NOTE: I was limited on time so I was not able to read the last paragraph at tonight’s meeting.
Good evening. For the record my name is Ann Marie Banfield and I am the Education Liaison for Cornerstone Action in New Hampshire.
At the request of Manchester residents, I’d like to take a few short minutes to address the Curriculum and Instruction Committee on the proposed draft Manchester Academic Standards.
While I think it’s important to gather feedback from the public, I believe asking for feedback right now is pre-mature.
When Superintendent Livingston addressed many concerned Manchester residents several months ago about using Common Core as the floor and developing Manchester Academic Standards, I asked the nations top content and standards experts if they would assist the district in this process.
Manchester did reach out to Drs. Stotsky and Milgram during this process however in the last presentation to the school board, no expert analysis on the proposed draft was presented to the board.
It is crucial that the nations top standards experts offer the School Board and community their expert analysis on what Manchester is proposing.
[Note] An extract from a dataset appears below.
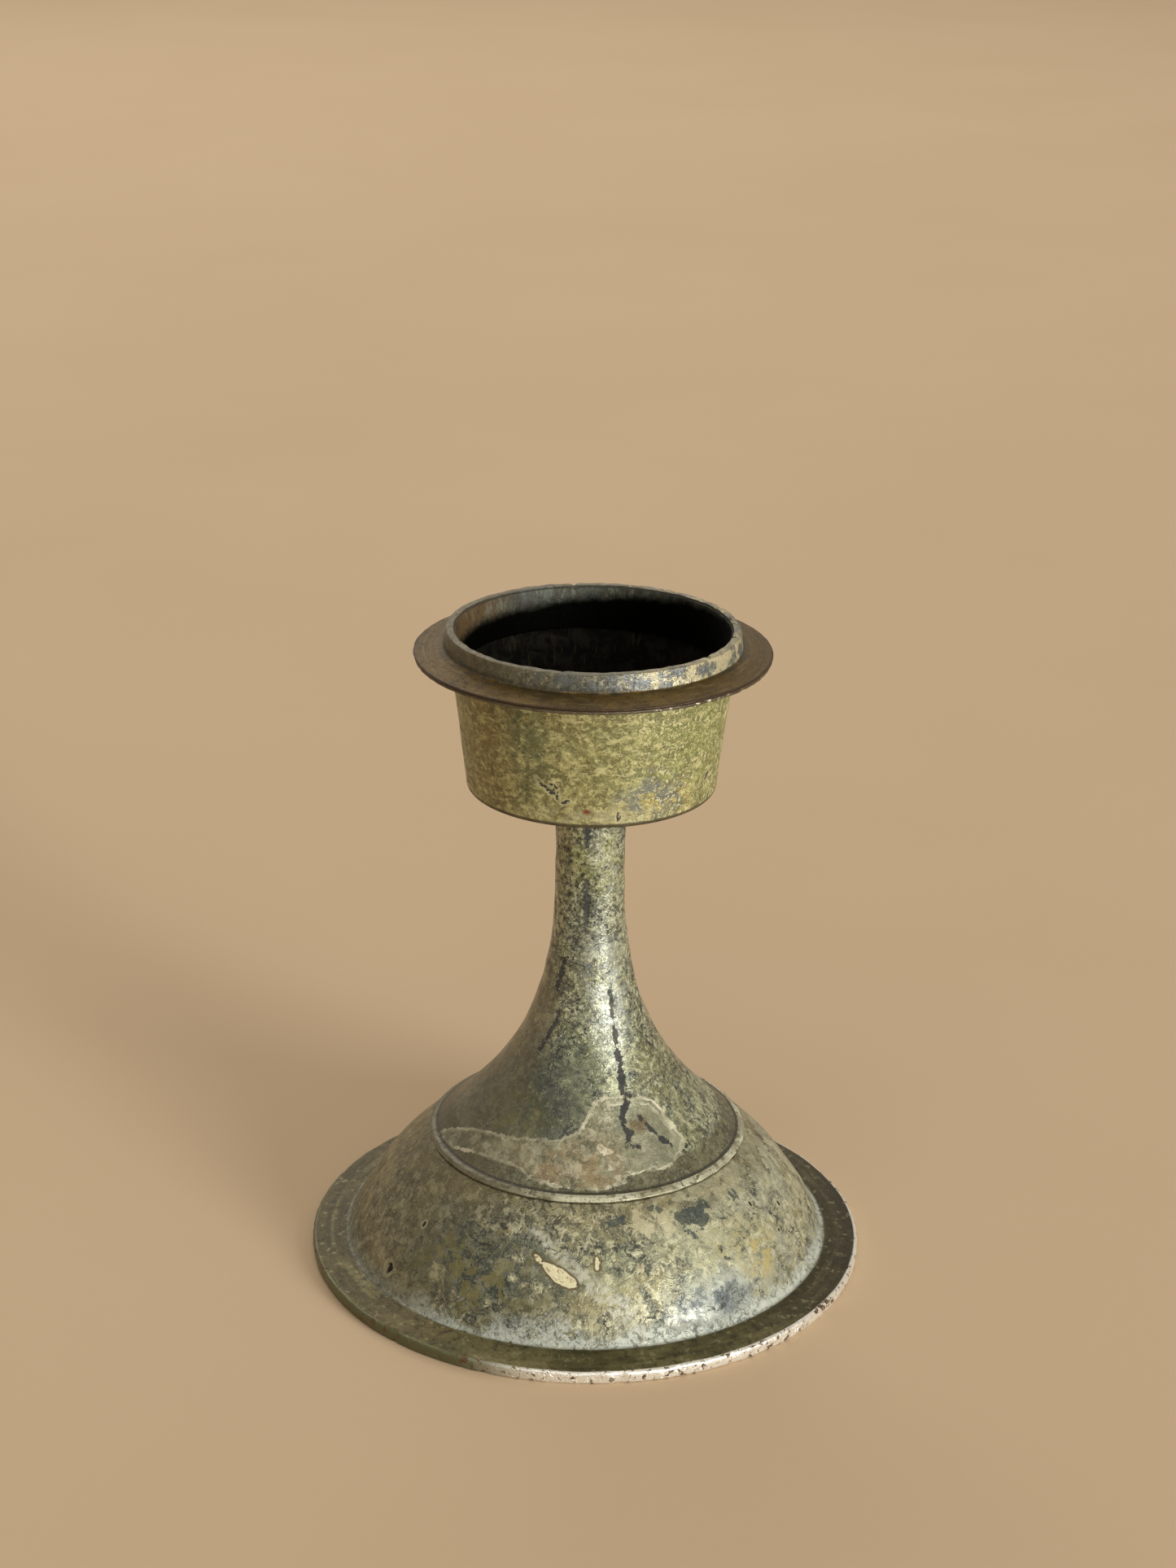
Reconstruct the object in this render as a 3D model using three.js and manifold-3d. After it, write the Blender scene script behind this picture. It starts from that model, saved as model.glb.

The district has access to the nations top experts and I have to wonder why Administrators would not follow through with first obtaining their analysis and then offering that information to the public.
How can anyone who does not have this kind of expertise offer feedback at this time?
I am presenting an analysis of the Common Core Math Standards by Dr. Milgram. As you can see, he goes through each standard and identifies problems and how to change the standard to make it better.
Is this what you expect parents who do not have the expertise and credentials to do? If the district has the nations top experts available, wouldn’t it be wise to ask for their feedback first? Then allow the public to read that analysis and then weigh in?
I will read you a short paragraph from Dr. Milgram and ask you if this is what you expect parents to do?
The above standards illustrate many serious aws in the Core Standards. Also among these difficulties are that a large number of the arithmetic and operations, as well as the place value standards are one, two or even more years behind the corresponding standards for many if not all the high achieving countries.
From what I’ve gathered and based on comments from Chairman Raffio at a recent public meeting in Hollis, the Manchester Academic Standards are similar to the Common Core Standards.
If that is indeed the case and the Common Core Standards have been slightly adjusted, then one has to conclude that the residents in Manchester who expected better standards were ignored. However one must also look at how this process has unfolded too.
Common Core testing will certainly drive curriculum. In the Manchester Innovative Plan, it states that teachers and principals will be evaluated by 20% on student progress. If “progress” is determined by the results of Common Core testing, then the incentive is to stick to Common Core. The most revealing part of the presentation to the Board was the fact that the Common Core Testing Consultant was there to assist the teachers in the process.
In other words, teachers who helped to develop the Manchester Academic Standards were never really given the freedom to look past Common Core. If I were going to be evaluated on Common Core testing, the last thing I’d want to do is look outside of those parameters.
I’m afraid that no one will have confidence in what has been developed because you had the top experts at your fingertips but failed to acquire their approval. You also had a set of parameters in place that does not incentivize teachers to look past Common Core.
My hope is that this is a “start”. A start to honestly analyze the process and then take this document and get the expert analysis that gives you honest feedback.
The one positive outcome that I could find in this process was the utilization of the teachers in the district. Having them work with the nations top standards experts to collaborate on local standards had the potential of showing other districts how to succeed where the state has clearly failed.
My hope is that in the end, Manchester does not walk down the same path the State of New Hampshire walked down when they offered students the poor quality Common Core Standards.
You’ve now invested time and money in this process and you should not settle for a slight improvement to the Common Core Standards. Manchester has the opportunity to stand out and become an example of what to do when the Governor and State Department of Education fail to offer the best quality academic standards for the students in New Hampshire.
You should first gather expert feedback from Drs. Stotsky and Milgram and then present that information to the public. You can then collaborate on those suggestions to make the necessary changes that can then improve the draft. Until that is done, I cannot see how a vote on the proposed draft will benefit the residents of Manchester.